Maybe it’s comparable with the Spanish Corrida, where the unbelievable atrocity against an innocent animal stands against the loss of identification with elegance and manliness.

Who is still hunting for whales today?

The hunt for whales, was practiced from the early 19th century until 1984 when it was internationally banned. There are two occasions on which it is still allowed: indigenious hunt (subsistence hunting from traditional societies) and scientific hunt (for scientific research).
Today Denmark, Canada, Russia, St. Vincent and the Grenades practice indigenious hunt. Japan, Island and South Korea practice scientific hunt. Japan & Norway have rejected the moratorium and continue hunting. Of course there is a lot of bribery and intrigues going on on this matter. (But Norway? WTF? Those peaceful nature lovers? I guess I have to revise my image of the Norwegians.)

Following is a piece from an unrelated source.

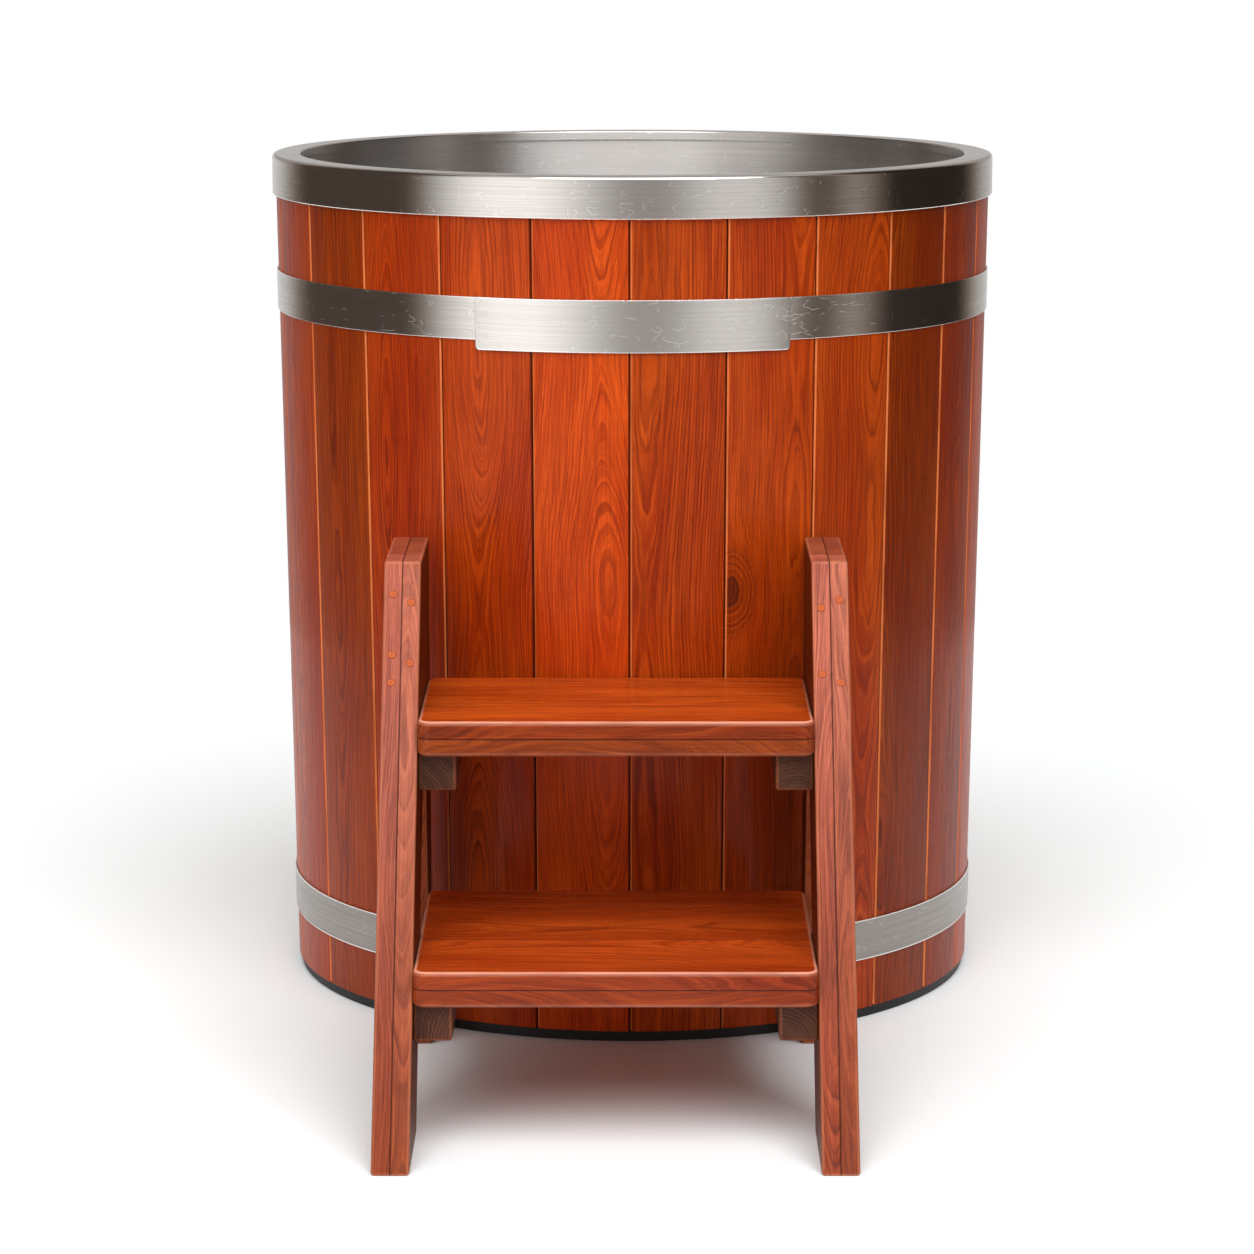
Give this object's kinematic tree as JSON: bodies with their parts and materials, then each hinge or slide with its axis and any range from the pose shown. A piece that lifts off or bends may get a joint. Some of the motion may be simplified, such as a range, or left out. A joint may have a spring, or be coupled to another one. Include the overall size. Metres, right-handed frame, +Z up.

Today more than 2000 whales are killed every year. Around 1000 by Japanese ships for “scientific reasons”, 600 from Norwegian and Icelandic fishers and around 350 from indigenous people in the US and Russia.

Why were whales hunted anyway?

You might think, it was because of the meat, but everyone will tell you, that whale meat tastes quite disgusting, greasy and rancid.
No. Whales have been hunted because of there oils. In the head of a sperm whales you’ll find a liquid called spermaceti* which was used in the cosmetic industry. The massive amount of oil which was extracted from the blubber of the whale was used as oil for lamps. In fact, whales were hunted, slaughtered and “melted” to light up the cities of the 19th and early 20th century. The rest of the “material” was milled to flour and animal food.

*in the first place people thought it is sperm – therfore the name “spermwhale”
*in reality the 1,5 tons of spermaceti in the head of a spermwhale are used as kind of a radar system for the orientation of the whale

And on the Azores?

People on the Azores switched from making a business out of whale hunting with harpoons to whale hunting with cameras (aka “whale watching”) and the latter is much more gentle to the whales than the first. Watching a whale in the wilderness of the sea even makes people more conscient and let them become passionate fighters for the cause of the big mammals. At least my concience has been really triggered (although I have seen only very small whales :-)).

The whaling museums on the islands

There are some occasions on the Islands where it is possible to learn more about the whaling history of the Azores. We have been to three of them.

  • La Fabrica da Baleia (Horta/Faial)
  • Museu dos Baleeiros (Lajes/Pico)
  • Museu da Industria Baleeira (São Roque/Pico)

The most impressing one for me was the museum in Sao Roque. It is more about the processing of the whales and it is placed on the original “crime scene” where you can still see and even smell the atrocity of the handling of the huge whale cadavers. Same in Horta, but much more in its original state in São Roque. Additionally the great architecture of the museum in Lajes should be mentioned.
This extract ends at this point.